» **Exercise requirements**
Search the data for the word "with" and copy every line where it occurs.

○ ○ ○ ○ ○

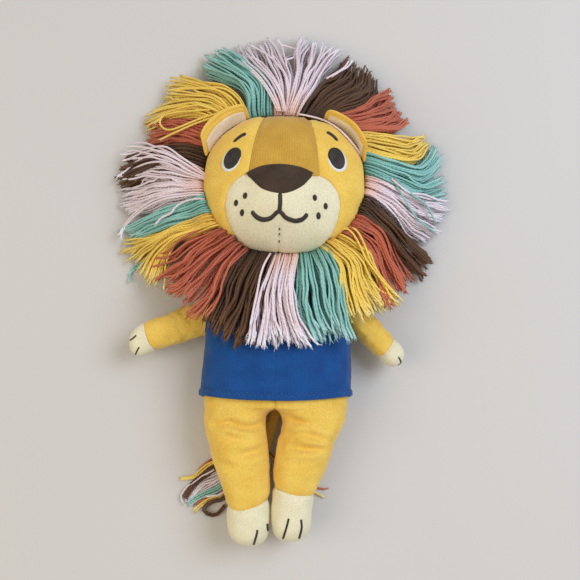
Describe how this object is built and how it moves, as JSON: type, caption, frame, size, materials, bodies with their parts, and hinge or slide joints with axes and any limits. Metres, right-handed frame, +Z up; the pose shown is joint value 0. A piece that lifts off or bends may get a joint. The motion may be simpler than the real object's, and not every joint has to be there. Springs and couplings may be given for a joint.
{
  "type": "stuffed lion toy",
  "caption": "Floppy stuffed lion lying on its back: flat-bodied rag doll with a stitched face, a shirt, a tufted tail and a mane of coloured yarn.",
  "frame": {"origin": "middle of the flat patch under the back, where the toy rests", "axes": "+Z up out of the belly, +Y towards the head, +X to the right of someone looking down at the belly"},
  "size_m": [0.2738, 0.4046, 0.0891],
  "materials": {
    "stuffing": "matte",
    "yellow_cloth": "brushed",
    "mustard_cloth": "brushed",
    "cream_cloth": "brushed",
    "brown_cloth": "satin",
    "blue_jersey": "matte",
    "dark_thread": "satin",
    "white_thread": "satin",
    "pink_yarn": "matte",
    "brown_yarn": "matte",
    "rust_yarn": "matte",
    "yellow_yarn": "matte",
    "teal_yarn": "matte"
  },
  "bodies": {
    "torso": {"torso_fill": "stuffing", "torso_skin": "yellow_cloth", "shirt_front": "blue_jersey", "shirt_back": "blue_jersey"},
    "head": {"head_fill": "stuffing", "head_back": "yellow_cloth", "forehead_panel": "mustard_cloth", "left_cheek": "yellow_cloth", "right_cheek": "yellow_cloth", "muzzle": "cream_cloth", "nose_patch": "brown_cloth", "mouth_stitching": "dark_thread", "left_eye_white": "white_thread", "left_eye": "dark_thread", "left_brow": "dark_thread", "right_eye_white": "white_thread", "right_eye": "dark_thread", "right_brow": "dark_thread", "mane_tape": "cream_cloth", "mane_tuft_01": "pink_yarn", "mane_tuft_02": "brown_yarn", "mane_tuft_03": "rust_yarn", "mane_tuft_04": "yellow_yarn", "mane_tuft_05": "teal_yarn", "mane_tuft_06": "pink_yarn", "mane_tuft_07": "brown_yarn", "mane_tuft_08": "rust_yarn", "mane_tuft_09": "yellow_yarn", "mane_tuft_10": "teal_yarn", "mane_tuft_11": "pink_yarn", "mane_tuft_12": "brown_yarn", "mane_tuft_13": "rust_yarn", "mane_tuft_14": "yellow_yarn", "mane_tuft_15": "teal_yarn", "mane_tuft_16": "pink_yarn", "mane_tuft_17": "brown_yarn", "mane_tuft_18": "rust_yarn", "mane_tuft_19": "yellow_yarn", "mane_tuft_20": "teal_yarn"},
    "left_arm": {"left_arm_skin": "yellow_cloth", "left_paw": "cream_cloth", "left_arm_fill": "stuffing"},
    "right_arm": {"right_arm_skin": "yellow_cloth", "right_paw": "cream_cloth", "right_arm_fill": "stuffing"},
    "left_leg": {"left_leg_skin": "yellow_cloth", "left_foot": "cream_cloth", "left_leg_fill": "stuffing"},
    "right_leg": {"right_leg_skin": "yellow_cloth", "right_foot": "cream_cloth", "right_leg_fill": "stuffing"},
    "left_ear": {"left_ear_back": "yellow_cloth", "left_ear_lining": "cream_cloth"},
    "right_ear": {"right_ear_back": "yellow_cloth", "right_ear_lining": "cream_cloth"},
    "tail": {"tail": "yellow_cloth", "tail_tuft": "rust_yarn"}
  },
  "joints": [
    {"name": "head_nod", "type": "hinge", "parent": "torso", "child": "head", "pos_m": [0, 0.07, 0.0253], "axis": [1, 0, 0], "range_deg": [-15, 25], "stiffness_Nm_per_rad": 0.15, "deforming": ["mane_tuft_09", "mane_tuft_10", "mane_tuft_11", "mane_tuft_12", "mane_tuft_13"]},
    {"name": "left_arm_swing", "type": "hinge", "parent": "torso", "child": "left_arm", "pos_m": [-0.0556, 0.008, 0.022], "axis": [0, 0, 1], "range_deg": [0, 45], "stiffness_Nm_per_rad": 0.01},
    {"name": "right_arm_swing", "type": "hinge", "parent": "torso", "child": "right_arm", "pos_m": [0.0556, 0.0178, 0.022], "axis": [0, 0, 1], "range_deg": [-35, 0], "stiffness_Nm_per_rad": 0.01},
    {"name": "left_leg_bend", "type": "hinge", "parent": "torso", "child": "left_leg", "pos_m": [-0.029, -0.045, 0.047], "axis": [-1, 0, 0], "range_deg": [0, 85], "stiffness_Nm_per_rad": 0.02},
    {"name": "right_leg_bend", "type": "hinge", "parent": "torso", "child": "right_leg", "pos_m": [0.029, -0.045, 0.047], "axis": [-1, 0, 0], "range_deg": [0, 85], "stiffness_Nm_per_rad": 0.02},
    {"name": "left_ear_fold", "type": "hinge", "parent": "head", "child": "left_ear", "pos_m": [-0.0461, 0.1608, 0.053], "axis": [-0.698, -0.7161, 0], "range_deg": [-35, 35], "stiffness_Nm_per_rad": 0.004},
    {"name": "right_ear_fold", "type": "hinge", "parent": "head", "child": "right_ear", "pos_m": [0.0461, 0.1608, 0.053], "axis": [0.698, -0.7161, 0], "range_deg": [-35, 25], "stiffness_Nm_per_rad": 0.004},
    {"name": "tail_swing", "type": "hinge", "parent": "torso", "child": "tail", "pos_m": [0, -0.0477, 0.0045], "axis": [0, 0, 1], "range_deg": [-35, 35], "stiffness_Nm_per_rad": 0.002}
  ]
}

○ ○ ○ ○ ○

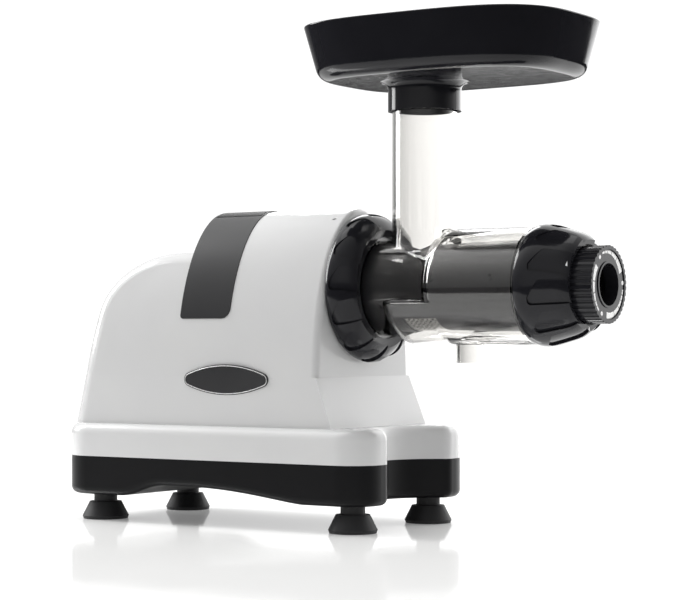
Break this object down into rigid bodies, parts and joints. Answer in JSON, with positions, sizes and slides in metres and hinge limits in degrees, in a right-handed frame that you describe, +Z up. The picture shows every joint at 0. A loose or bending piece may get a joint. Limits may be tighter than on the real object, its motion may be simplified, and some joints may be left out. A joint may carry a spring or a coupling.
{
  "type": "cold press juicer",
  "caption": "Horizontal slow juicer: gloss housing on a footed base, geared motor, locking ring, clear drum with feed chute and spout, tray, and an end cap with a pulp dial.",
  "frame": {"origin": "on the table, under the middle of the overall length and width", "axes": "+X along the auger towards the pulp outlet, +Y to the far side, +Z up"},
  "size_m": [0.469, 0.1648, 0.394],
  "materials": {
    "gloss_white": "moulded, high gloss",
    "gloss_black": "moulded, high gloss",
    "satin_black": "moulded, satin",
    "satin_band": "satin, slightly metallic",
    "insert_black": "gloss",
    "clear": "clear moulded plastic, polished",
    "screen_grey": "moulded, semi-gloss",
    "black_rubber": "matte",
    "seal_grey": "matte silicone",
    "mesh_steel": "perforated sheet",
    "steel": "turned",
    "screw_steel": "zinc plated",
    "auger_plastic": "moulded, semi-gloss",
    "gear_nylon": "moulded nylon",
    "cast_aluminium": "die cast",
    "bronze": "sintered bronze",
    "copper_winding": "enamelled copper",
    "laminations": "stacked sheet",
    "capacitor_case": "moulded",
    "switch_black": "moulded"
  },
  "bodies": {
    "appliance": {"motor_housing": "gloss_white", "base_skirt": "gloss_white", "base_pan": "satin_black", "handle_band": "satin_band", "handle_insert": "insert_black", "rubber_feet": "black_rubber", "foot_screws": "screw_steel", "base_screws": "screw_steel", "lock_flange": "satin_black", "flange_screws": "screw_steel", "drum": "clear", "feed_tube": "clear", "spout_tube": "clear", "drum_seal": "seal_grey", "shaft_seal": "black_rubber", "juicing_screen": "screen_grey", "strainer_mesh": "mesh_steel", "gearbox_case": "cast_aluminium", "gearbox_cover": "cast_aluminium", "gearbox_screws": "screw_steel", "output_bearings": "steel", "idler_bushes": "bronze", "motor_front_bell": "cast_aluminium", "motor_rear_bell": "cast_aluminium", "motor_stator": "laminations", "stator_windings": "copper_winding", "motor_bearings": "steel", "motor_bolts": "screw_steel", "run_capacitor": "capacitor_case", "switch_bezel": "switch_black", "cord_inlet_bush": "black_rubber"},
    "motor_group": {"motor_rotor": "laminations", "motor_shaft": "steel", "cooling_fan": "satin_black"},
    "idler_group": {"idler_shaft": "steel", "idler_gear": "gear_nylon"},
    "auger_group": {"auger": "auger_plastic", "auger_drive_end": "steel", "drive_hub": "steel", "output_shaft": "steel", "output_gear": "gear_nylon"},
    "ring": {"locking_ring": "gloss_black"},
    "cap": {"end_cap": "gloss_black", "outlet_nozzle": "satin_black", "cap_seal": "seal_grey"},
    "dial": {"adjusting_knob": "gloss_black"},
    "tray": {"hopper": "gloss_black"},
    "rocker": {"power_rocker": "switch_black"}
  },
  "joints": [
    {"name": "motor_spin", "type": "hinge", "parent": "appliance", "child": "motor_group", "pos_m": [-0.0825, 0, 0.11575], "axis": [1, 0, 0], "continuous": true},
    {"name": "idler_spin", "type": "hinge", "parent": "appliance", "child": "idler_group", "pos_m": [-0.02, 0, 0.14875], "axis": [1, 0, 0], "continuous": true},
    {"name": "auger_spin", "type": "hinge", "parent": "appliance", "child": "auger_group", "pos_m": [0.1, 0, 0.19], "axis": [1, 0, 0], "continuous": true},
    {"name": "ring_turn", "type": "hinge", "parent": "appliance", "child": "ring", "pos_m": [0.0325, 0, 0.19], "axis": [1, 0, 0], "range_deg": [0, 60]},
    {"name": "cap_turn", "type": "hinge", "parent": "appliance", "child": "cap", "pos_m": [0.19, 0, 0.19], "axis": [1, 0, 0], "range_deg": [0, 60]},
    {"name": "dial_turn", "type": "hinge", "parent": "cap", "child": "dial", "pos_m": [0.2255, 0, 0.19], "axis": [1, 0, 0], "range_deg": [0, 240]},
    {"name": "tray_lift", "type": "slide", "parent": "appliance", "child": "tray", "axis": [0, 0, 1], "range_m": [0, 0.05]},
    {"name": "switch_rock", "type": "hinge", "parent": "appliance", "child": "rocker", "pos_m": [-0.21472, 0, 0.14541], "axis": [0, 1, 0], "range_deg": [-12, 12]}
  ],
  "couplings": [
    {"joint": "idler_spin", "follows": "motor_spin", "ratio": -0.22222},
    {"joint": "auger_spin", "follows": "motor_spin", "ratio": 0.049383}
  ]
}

○ ○ ○ ○ ○

» **Output for this exercise**
Describe how this object is built and how it moves, as JSON: type, caption, frame, size, materials, bodies with their parts, and hinge or slide joints with axes and any limits. Metres, right-handed frame, +Z up; the pose shown is joint value 0. A piece that lifts off or bends may get a joint. The motion may be simpler than the real object's, and not every joint has to be there. Springs and couplings may be given for a joint.
  "caption": "Floppy stuffed lion lying on its back: flat-bodied rag doll with a stitched face, a shirt, a tufted tail and a mane of coloured yarn.",
Break this object down into rigid bodies, parts and joints. Answer in JSON, with positions, sizes and slides in metres and hinge limits in degrees, in a right-handed frame that you describe, +Z up. The picture shows every joint at 0. A loose or bending piece may get a joint. Limits may be tighter than on the real object, its motion may be simplified, and some joints may be left out. A joint may carry a spring or a coupling.
  "caption": "Horizontal slow juicer: gloss housing on a footed base, geared motor, locking ring, clear drum with feed chute and spout, tray, and an end cap with a pulp dial.",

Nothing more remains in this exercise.